WHAT TO WORK ON:
Transcribe word for word only the span whose first line is the one with "build_cone()" and whose last line is the one with "obj.parent = empty"; both of those lines belong to it.

------------------------------

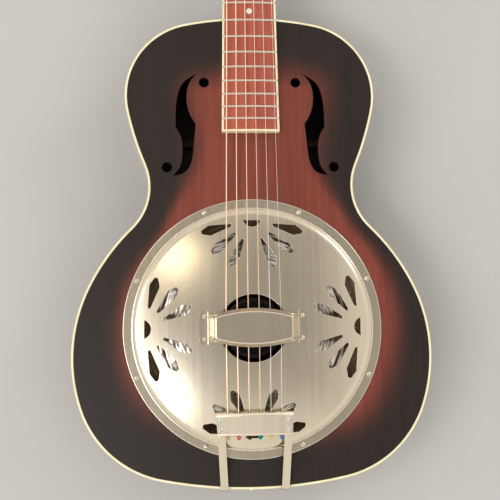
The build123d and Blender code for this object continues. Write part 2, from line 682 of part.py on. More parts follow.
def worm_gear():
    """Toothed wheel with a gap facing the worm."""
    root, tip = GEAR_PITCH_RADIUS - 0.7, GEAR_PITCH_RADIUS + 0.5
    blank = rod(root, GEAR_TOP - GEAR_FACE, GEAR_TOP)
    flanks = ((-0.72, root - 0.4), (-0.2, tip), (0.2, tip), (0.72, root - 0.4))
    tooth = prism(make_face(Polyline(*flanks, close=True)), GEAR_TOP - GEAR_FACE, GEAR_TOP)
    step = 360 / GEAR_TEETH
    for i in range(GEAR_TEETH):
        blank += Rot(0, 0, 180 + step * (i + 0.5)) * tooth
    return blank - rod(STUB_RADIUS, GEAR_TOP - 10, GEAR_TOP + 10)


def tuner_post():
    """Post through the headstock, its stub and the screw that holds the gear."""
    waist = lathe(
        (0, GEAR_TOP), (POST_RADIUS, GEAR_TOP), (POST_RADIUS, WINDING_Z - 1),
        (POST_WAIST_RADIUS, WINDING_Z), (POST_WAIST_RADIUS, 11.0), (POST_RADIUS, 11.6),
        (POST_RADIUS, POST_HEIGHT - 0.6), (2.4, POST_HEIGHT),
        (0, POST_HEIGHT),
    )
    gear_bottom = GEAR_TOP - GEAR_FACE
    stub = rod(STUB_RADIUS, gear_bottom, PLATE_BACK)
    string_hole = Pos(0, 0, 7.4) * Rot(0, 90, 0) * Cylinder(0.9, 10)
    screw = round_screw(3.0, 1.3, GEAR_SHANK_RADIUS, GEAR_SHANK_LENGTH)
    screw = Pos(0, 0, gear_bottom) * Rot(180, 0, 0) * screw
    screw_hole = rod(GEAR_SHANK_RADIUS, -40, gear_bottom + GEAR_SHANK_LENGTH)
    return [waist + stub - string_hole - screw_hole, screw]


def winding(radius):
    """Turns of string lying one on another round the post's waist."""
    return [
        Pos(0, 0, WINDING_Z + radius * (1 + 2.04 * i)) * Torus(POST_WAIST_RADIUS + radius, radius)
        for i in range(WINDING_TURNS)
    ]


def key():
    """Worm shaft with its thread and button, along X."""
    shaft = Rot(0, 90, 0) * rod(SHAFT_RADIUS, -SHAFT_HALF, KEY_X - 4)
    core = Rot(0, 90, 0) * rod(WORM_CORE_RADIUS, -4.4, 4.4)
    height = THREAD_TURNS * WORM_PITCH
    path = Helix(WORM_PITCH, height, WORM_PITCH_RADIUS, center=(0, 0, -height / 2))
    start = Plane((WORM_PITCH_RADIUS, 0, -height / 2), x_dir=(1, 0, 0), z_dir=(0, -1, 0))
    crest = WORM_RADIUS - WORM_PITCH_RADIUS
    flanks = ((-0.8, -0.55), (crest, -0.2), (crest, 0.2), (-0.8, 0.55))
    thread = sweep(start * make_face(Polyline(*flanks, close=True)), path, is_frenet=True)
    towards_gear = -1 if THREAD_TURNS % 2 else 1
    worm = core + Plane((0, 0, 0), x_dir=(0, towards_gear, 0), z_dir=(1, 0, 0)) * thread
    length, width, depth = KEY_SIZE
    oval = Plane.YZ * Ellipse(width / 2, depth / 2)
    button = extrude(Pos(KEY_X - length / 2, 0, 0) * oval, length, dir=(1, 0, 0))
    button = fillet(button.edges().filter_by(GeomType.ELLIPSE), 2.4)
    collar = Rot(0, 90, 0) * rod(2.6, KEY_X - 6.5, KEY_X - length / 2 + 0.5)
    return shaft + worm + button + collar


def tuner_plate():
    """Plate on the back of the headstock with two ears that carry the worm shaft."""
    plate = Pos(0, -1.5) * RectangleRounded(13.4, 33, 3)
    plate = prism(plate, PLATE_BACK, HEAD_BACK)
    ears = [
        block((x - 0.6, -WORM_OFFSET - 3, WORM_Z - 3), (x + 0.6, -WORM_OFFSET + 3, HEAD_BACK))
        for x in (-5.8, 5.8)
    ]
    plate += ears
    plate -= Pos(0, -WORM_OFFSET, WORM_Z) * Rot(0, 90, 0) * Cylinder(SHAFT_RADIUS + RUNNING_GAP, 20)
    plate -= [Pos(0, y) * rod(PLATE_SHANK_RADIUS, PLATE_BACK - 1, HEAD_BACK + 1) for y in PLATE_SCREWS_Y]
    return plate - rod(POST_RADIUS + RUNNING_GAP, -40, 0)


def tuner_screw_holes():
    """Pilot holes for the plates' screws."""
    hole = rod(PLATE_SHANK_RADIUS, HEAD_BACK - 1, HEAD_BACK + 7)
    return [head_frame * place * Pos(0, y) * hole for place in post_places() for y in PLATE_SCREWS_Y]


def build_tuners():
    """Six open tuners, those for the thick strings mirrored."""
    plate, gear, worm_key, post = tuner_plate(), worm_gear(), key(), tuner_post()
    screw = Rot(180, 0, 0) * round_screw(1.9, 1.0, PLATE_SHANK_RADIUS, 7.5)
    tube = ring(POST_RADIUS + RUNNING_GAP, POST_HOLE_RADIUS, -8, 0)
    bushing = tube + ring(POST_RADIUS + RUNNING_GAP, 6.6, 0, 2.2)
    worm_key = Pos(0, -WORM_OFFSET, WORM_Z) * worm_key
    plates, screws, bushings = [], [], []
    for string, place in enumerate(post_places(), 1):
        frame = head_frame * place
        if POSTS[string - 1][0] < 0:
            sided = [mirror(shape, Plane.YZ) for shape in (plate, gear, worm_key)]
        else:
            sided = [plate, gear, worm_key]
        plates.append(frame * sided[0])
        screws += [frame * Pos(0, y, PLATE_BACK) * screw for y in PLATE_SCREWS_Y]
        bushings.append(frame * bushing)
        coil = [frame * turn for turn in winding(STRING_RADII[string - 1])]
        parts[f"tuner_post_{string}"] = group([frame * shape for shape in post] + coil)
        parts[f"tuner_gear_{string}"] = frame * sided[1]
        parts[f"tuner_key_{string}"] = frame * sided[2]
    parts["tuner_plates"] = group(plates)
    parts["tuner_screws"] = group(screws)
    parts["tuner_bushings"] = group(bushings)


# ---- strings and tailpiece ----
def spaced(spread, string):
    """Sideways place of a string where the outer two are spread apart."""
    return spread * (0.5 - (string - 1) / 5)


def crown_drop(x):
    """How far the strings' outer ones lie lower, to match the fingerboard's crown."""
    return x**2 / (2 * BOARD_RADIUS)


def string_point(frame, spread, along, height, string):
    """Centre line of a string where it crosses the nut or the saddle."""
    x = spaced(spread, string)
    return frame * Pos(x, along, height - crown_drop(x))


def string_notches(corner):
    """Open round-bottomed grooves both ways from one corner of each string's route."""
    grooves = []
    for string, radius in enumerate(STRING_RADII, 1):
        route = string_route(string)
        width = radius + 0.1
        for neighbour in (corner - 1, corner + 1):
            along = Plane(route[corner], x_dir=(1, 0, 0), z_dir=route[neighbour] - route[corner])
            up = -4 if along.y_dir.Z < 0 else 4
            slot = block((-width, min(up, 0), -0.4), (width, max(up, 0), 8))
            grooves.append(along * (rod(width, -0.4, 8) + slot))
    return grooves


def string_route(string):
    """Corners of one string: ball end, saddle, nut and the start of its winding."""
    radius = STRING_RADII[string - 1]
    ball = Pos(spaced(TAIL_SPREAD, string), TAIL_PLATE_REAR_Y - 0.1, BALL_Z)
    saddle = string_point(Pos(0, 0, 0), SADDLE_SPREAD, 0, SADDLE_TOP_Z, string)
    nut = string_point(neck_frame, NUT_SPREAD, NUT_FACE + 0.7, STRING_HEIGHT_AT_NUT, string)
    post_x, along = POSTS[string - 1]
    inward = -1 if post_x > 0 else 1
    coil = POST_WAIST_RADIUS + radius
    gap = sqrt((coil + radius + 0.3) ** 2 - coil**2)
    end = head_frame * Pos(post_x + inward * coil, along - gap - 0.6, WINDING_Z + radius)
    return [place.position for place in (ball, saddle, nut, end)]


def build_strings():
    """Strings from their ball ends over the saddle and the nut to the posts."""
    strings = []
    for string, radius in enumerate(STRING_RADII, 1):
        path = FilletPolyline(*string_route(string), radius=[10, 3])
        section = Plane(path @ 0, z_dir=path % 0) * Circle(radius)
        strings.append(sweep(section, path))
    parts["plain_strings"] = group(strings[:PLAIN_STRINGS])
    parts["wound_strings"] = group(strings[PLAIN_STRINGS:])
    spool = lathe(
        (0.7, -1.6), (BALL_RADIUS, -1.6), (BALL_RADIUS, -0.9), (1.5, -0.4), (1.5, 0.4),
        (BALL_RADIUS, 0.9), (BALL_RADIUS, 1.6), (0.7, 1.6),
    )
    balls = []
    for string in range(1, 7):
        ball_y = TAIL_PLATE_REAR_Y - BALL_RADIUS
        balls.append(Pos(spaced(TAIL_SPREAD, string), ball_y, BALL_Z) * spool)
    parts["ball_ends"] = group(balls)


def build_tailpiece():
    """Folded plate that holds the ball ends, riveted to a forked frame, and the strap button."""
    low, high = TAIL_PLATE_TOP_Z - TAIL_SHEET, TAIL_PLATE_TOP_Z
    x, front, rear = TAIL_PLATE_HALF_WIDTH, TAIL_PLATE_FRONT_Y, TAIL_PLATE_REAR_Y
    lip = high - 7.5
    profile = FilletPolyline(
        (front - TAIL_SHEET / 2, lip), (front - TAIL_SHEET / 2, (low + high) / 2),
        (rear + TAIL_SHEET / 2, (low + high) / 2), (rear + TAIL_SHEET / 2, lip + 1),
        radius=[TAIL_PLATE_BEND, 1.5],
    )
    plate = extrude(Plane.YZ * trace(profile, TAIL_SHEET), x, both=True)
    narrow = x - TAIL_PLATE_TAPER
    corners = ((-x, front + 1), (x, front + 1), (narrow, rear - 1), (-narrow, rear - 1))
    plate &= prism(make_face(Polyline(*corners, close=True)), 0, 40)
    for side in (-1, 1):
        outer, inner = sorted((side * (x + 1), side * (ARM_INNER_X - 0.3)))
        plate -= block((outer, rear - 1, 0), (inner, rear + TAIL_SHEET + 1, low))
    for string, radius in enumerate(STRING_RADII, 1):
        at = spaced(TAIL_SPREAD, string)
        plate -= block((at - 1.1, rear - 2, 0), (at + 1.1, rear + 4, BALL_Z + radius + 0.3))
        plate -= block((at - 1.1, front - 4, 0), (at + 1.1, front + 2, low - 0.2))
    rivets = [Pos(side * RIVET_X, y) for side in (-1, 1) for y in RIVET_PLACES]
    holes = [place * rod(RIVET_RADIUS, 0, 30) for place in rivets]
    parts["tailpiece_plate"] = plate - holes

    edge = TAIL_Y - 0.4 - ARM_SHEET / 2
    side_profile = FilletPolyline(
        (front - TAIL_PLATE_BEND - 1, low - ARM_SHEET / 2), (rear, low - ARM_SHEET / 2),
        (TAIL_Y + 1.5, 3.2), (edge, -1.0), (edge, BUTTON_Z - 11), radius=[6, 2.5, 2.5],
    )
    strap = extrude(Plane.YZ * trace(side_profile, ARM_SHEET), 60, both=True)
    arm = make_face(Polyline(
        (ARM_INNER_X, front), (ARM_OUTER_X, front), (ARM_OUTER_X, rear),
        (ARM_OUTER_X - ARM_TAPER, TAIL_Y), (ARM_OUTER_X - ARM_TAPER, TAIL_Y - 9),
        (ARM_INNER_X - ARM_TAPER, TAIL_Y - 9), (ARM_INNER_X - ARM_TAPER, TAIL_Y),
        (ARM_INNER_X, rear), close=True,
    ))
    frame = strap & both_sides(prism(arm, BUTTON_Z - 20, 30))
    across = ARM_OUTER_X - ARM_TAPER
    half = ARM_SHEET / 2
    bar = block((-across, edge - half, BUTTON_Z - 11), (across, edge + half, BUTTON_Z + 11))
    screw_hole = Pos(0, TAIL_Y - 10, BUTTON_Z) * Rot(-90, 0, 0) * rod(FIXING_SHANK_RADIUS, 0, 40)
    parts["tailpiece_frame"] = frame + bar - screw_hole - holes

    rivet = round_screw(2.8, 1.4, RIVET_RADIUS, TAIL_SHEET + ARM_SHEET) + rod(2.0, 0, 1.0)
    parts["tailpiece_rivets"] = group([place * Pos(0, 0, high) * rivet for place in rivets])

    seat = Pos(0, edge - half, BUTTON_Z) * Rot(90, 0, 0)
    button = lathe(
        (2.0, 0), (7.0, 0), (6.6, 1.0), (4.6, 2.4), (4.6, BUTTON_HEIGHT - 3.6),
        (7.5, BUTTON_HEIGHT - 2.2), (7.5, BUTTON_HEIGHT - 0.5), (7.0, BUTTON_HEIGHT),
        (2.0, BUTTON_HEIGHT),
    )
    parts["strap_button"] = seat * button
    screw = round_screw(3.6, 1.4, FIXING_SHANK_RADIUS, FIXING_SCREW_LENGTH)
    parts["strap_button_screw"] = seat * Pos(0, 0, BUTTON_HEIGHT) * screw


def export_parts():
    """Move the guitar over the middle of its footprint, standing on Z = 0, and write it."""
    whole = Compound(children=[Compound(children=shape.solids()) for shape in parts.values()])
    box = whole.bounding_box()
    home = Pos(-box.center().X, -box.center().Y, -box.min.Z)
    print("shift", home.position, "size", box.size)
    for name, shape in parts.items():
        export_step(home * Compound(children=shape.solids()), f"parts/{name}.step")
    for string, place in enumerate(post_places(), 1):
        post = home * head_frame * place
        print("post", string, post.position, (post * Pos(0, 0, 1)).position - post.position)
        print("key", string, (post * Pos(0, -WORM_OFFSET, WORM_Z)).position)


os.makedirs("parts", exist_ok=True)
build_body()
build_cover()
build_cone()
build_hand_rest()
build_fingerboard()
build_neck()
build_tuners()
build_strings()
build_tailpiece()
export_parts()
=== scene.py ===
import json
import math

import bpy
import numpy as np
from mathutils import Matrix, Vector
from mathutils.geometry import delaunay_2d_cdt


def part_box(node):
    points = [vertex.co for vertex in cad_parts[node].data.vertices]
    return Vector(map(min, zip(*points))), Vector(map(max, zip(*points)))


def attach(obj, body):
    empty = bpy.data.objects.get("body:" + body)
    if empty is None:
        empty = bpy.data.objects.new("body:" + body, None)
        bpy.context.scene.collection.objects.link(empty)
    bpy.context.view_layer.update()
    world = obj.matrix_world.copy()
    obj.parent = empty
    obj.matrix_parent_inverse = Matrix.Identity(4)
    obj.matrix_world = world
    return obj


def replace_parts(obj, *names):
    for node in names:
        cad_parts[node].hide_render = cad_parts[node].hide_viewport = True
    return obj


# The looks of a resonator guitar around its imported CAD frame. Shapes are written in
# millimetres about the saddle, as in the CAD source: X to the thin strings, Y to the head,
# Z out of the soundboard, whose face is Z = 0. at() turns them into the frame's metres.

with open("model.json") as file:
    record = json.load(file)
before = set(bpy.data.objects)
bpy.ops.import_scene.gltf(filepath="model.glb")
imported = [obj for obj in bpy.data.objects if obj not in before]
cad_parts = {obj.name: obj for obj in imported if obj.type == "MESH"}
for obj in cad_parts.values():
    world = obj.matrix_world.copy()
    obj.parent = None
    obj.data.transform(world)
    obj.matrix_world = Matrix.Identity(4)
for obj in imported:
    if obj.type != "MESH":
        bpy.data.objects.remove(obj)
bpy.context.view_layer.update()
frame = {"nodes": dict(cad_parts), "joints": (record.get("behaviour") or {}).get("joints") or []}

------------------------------

ANSWER:
build_cone()
build_hand_rest()
build_fingerboard()
build_neck()
build_tuners()
build_strings()
build_tailpiece()
export_parts()
=== scene.py ===
import json
import math

import bpy
import numpy as np
from mathutils import Matrix, Vector
from mathutils.geometry import delaunay_2d_cdt


def part_box(node):
    points = [vertex.co for vertex in cad_parts[node].data.vertices]
    return Vector(map(min, zip(*points))), Vector(map(max, zip(*points)))


def attach(obj, body):
    empty = bpy.data.objects.get("body:" + body)
    if empty is None:
        empty = bpy.data.objects.new("body:" + body, None)
        bpy.context.scene.collection.objects.link(empty)
    bpy.context.view_layer.update()
    world = obj.matrix_world.copy()
    obj.parent = empty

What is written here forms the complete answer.